Exactly and only the lines from the one containing "The Blender code for this object" through the one containing "thicken(facing, FACING_THICK)" are to be repeated, both ends included.
* begin DATA SUPPLIED *
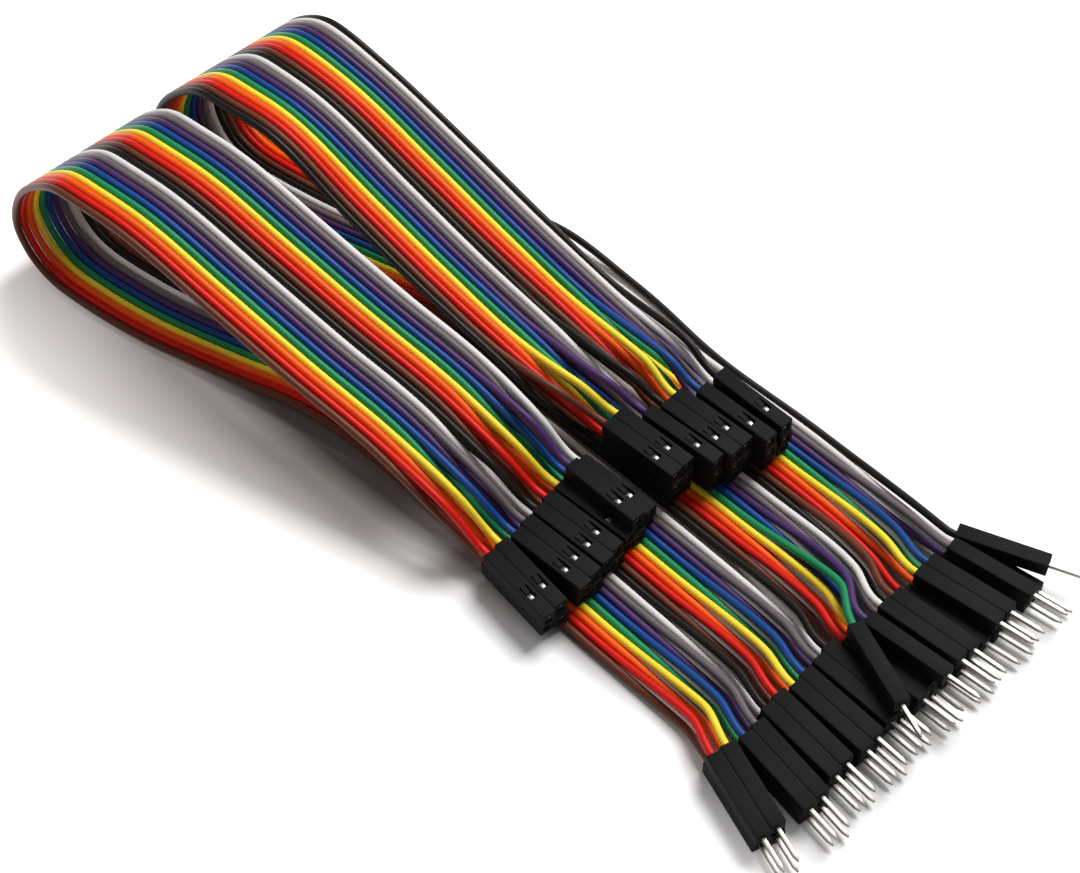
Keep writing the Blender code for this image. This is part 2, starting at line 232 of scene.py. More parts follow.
def wireLine(wire, malePlaces, femalePlaces):
    # The route's curve, eased by a running mean of its readings, then read at even steps of length
    stationCount = len(ribbon["stations"])
    lanes = [lanePoint(wire, station) for station in range(stationCount)]
    size = rows["housingSize"]
    femaleHeight = ribbon["wireDiameter"] + rows["seatGap"] + size
    maleEnd = endPoints(malePlaces[wire], lanes[0], size, ribbon["pinFan"])
    femaleEnd = endPoints(femalePlaces[wire], lanes[-1], femaleHeight, ribbon["socketFan"])
    route = maleEnd[::-1] + lanes + femaleEnd
    line = smoothCurve(route, np.linspace(0.0, len(route) - 1, ribbon["readings"]))
    window = ribbon["easing"]
    for _ in range(2):
        before, after = (end.repeat(window // 2, axis=0) for end in (line[:1], line[-1:]))
        padded = np.vstack((before, line, after))
        total = np.cumsum(np.vstack((np.zeros((1, 3)), padded)), axis=0)
        eased = (total[window:] - total[:-window]) / window
        hold = np.minimum(np.arange(len(line)), np.arange(len(line))[::-1])[:, None]
        line = np.where(hold < window, line, eased)
    along = np.concatenate(([0.0], np.cumsum(np.linalg.norm(np.diff(line, axis=0), axis=1))))
    even = np.linspace(0.0, along[-1], ribbon["ringCount"])
    return np.stack([np.interp(even, along, line[:, axis]) for axis in range(3)], axis=1), along[-1]


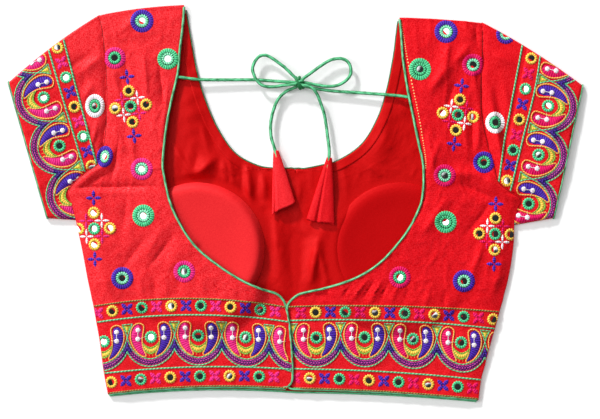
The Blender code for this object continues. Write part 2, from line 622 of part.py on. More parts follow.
def front_neck_edge(offset, first):
    """Points along the front neck, a distance in from its finished edge."""
    points = []
    for rows, side, order in ((LEFT_ROWS, -1, 1), (RIGHT_ROWS, 1, -1)):
        half = []
        for place in [first] + [place for place in FRONT_PLACES if first < place < 9.0]:
            row = row_at(rows, place)
            edge = Vector((row.front_x, row.front_y))
            half.append(edge + offset * inward(rows, side, place, "front_x", "front_y"))
        points += half[::order]
    return points


def make_front_neck():
    """The thin piping of the front neck and the facing turned in beside it."""
    edge = [Vector((point.x, point.y, 0.5 * CLOTH + 0.3))
            for point in front_neck_edge(0.5 * FRONT_PIPING, 0.15)]
    tube("front_neck_piping", edge, FRONT_PIPING, "cord")
    start = FRONT_PIPING + PIPING_GAP
    lines = []
    for offset in (start, start + 0.5 * FACING_WIDTH, start + FACING_WIDTH):
        line = []
        for point in front_neck_edge(offset, 0.5):
            height = front_height(point.x, point.y) + CLOTH + GAP + 0.1
            line.append(Vector((point.x, point.y, height)))
        lines.append(line)
    facing = new_object("front_neck_facing", sheet_mesh("facing", [lines]), "lining")
    thicken(facing, FACING_THICK)


def make_front_hem_piping():
    """The piping of the front hem, which shows below the shorter back."""
    points = []
    for rows, side, order in ((LEFT_ROWS, -1, 1), (RIGHT_ROWS, 1, -1)):
        half = [front_point(rows, side, float(LAST), max(across, 0.02)) for across in FRONT_ACROSS]
        points += half[:-1][::order] if points else half
    lowered = [point + Vector((0.0, -0.5 * NECK_PIPING - GAP, 0.5 * NECK_PIPING + 0.1))
               for point in points]
    tube("front_hem_piping", lowered, NECK_PIPING, "cord")


def make_knot():
    """The lump of the bow knot that the six stretches of the dori meet."""
    mesh = bpy.data.meshes.new("dori_knot")
    build = bmesh.new()
    bmesh.ops.create_uvsphere(build, u_segments=14, v_segments=8, radius=0.5)
    bmesh.ops.scale(build, verts=build.verts, vec=Vector(KNOT_SIZE) * MM)
    build.to_mesh(mesh)
    build.free()
    mesh.shade_smooth()
    made = new_object("dori_knot", mesh, "cord")
    made.location = Vector(KNOT) * MM


def make_tassel(tassel):
    """A flattened cloth cone with a pleat; the cord goes in at its closed top."""
    top = Vector((tassel.x, tassel.y))
    hem = Vector((tassel.hem_x, tassel.hem_y))
    axis = (hem - top).normalized()
    across = Vector((-axis.y, axis.x))
    loops = []
    for index in range(TASSEL_RINGS + 1):
        part = index / TASSEL_RINGS
        half_width = TASSEL_TOP[0] + (0.5 * tassel.hem_width - TASSEL_TOP[0]) * part
        half_height = TASSEL_TOP[1] + (TASSEL_HEM_HALF_HEIGHT - TASSEL_TOP[1]) * part
        centre = top.lerp(hem, part)
        loop = []
        for k in range(TASSEL_SIDES):
            turn = 2.0 * math.pi * k / TASSEL_SIDES
            sideways = math.cos(turn)
            dent = 0.42 * part * math.exp(-((sideways - tassel.pleat) / 0.22) ** 2)
            rise = math.sin(turn) * (1.0 - (dent if math.sin(turn) > 0.0 else 0.0))
            place = centre + across * half_width * sideways + axis * tassel.slant * sideways * part
            loop.append(Vector((place.x, place.y, TASSEL_FLOOR + half_height * (1.0 + rise))))
        loops.append(loop)
    made = new_object(tassel.name, ring_mesh(tassel.name, loops, cap_first=True), "cloth")
    thicken(made, TASSEL_WALL, offset=-1.0)


# ---------------------------------------------------------------- everything

def main():
    for old in list(bpy.data.objects):
        bpy.data.objects.remove(old, do_unlink=True)
    garment = bpy.data.collections.new("choli_blouse")
    bpy.context.scene.collection.children.link(garment)

    make_front()
    make_back("left", LEFT_ROWS, -1)
    make_back("right", RIGHT_ROWS, 1)
    make_hem_border("left", LEFT_ROWS, -1)
    make_hem_border("right", RIGHT_ROWS, 1)
    make_placket()
    for cup in CUPS:
        make_cup(cup)
    make_sleeve("left", LEFT_SLEEVE)
    make_sleeve("right", RIGHT_SLEEVE)
    make_neck_piping("left", LEFT_ROWS, -1, LAST - 0.12)
    make_neck_piping("right", RIGHT_ROWS, 1, RIGHT_CORNER)
    make_hem_piping("left", LEFT_ROWS, -1, 0.01, 0.985)
    make_hem_piping("right", RIGHT_ROWS, 1, 0.01, 0.99)
    make_front_neck()
    make_front_hem_piping()
    for name, route in DORI_ROUTES.items():
        tube(name, resample(route, DORI_STEP), DORI, "cord")
    make_knot()
    for tassel in TASSELS:
        make_tassel(tassel)


main()
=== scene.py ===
"""The looks of the choli blouse that lies flat, back side up: silk, lining, cords and thread work.

Lengths are millimetres on the garment until a mesh is made. X runs across the blouse, Y from
the hem up to the shoulders and Z up from the surface it lies on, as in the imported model.
"""
import math
import random
from collections import namedtuple
from itertools import accumulate

import bmesh
import bpy
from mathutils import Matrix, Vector, noise
from mathutils.bvhtree import BVHTree


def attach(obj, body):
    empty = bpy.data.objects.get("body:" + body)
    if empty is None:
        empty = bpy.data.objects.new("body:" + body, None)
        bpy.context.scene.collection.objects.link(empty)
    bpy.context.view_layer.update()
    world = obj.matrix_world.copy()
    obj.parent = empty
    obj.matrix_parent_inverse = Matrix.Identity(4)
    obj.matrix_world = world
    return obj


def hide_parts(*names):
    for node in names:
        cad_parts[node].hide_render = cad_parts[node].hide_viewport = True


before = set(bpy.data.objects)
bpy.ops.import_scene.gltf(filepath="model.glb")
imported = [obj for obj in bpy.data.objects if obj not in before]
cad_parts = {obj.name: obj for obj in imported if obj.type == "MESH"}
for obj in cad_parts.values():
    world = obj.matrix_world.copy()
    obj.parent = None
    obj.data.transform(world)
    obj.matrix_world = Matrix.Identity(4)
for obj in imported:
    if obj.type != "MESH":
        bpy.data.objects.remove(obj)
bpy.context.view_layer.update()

MM = 0.001                   # metres in a millimetre

CLOTH = 1.2                  # shell and lining together
GAP = 0.3                    # between pieces that touch
SEAM = 0.7                   # between a panel and the sleeve set into it
PIPING_GAP = 0.6             # between a curved edge and the piping along it
NECK_PIPING = 2              # width of the green bias piping on the back neck and the hem
FRONT_PIPING = 1.6           # width of the finer piping on the front neck
CUFF_PIPING = 1.8            # width of the piping on the sleeve ends
EDGE_ROLL = 24               # how far from a side edge the back lifts off the front
HEM_DROP = 2                 # how much longer the front is than the back

FIRST_BORDER_ROW = 18        # row of the tables below where the hem border starts
RIGHT_CORNER = 17.8          # place where the right neck piping ends, beside the left edge
LEFT_CORNER_ROUND = 4.5      # how far the left half's lower corner is rounded off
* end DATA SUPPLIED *
» SOLUTION TO THE EXERCISE
The Blender code for this object continues. Write part 2, from line 622 of part.py on. More parts follow.
def front_neck_edge(offset, first):
    """Points along the front neck, a distance in from its finished edge."""
    points = []
    for rows, side, order in ((LEFT_ROWS, -1, 1), (RIGHT_ROWS, 1, -1)):
        half = []
        for place in [first] + [place for place in FRONT_PLACES if first < place < 9.0]:
            row = row_at(rows, place)
            edge = Vector((row.front_x, row.front_y))
            half.append(edge + offset * inward(rows, side, place, "front_x", "front_y"))
        points += half[::order]
    return points


def make_front_neck():
    """The thin piping of the front neck and the facing turned in beside it."""
    edge = [Vector((point.x, point.y, 0.5 * CLOTH + 0.3))
            for point in front_neck_edge(0.5 * FRONT_PIPING, 0.15)]
    tube("front_neck_piping", edge, FRONT_PIPING, "cord")
    start = FRONT_PIPING + PIPING_GAP
    lines = []
    for offset in (start, start + 0.5 * FACING_WIDTH, start + FACING_WIDTH):
        line = []
        for point in front_neck_edge(offset, 0.5):
            height = front_height(point.x, point.y) + CLOTH + GAP + 0.1
            line.append(Vector((point.x, point.y, height)))
        lines.append(line)
    facing = new_object("front_neck_facing", sheet_mesh("facing", [lines]), "lining")
    thicken(facing, FACING_THICK)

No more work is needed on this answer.